→ **What you need to do**
Check each line of the listing below for the string "joints", and give only how many lines hold it.

→ **Stored rows**
========

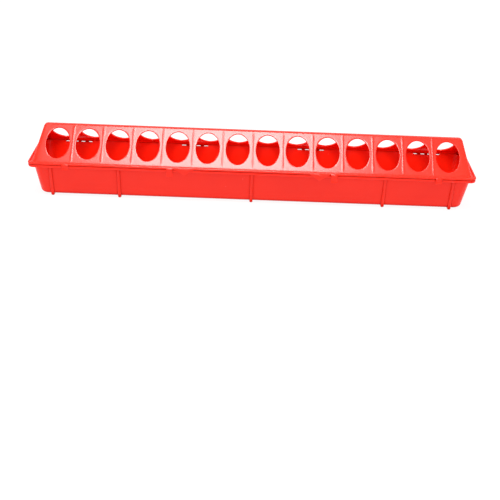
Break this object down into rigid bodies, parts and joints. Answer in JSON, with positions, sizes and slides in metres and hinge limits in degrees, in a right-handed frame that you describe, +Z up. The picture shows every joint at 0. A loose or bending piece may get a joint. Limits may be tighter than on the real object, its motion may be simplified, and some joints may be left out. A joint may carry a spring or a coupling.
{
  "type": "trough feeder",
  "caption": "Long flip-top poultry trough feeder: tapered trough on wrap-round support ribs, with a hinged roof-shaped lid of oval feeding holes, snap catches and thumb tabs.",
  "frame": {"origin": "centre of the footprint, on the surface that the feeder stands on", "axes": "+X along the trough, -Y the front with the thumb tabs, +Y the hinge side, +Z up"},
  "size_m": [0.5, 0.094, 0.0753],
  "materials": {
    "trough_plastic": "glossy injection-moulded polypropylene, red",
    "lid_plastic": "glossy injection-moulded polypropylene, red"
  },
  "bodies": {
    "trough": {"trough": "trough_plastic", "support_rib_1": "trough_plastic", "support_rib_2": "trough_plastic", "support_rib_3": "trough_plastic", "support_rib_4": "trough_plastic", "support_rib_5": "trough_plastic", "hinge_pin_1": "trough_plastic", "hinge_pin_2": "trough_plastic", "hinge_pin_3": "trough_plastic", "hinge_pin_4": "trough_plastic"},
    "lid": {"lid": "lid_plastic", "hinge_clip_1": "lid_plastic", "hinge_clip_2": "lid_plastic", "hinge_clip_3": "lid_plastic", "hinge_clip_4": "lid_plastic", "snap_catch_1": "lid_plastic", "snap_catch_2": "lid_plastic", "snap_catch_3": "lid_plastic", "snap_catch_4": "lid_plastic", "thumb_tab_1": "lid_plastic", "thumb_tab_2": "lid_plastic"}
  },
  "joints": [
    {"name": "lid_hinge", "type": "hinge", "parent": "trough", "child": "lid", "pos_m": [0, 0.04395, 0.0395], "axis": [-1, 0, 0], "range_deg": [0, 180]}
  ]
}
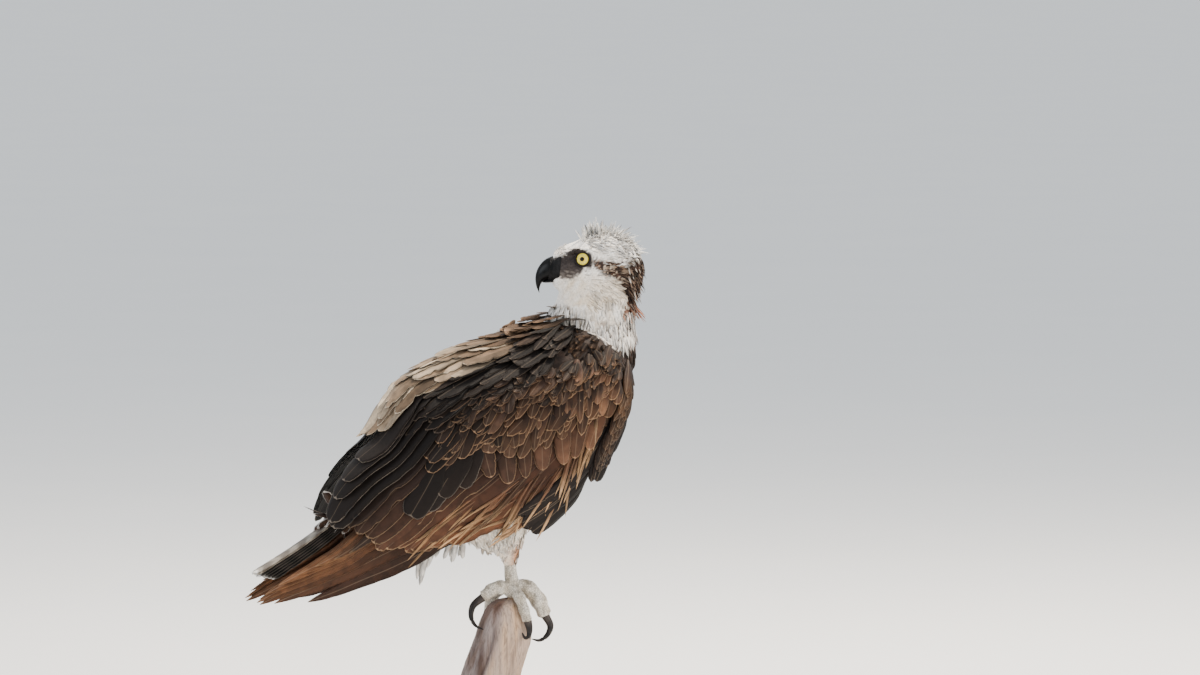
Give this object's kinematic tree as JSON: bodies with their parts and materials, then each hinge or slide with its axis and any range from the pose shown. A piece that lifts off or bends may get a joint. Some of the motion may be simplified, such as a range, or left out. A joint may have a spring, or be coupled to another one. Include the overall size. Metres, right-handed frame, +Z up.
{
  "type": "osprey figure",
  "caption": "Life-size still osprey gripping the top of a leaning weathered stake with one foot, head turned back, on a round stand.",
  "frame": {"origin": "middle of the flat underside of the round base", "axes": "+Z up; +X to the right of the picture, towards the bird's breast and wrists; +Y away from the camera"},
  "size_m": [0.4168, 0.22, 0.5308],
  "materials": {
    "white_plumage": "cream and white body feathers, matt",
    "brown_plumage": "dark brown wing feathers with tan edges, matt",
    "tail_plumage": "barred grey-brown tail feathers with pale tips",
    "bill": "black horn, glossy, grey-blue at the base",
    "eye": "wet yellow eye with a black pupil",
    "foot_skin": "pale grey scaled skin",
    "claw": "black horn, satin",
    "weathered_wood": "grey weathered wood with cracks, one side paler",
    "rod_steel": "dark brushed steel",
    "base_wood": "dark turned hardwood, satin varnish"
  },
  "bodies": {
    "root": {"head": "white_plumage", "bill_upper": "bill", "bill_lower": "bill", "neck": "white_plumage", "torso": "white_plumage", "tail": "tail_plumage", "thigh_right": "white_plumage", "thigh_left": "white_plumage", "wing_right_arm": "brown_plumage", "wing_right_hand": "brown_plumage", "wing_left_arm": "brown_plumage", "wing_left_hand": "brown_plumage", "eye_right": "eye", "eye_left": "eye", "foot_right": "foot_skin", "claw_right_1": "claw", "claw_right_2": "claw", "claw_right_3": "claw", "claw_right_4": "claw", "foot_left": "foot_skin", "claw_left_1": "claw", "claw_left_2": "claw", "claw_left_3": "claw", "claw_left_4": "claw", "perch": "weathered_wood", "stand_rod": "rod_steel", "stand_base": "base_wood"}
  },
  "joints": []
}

========

→ **Answer in full**
3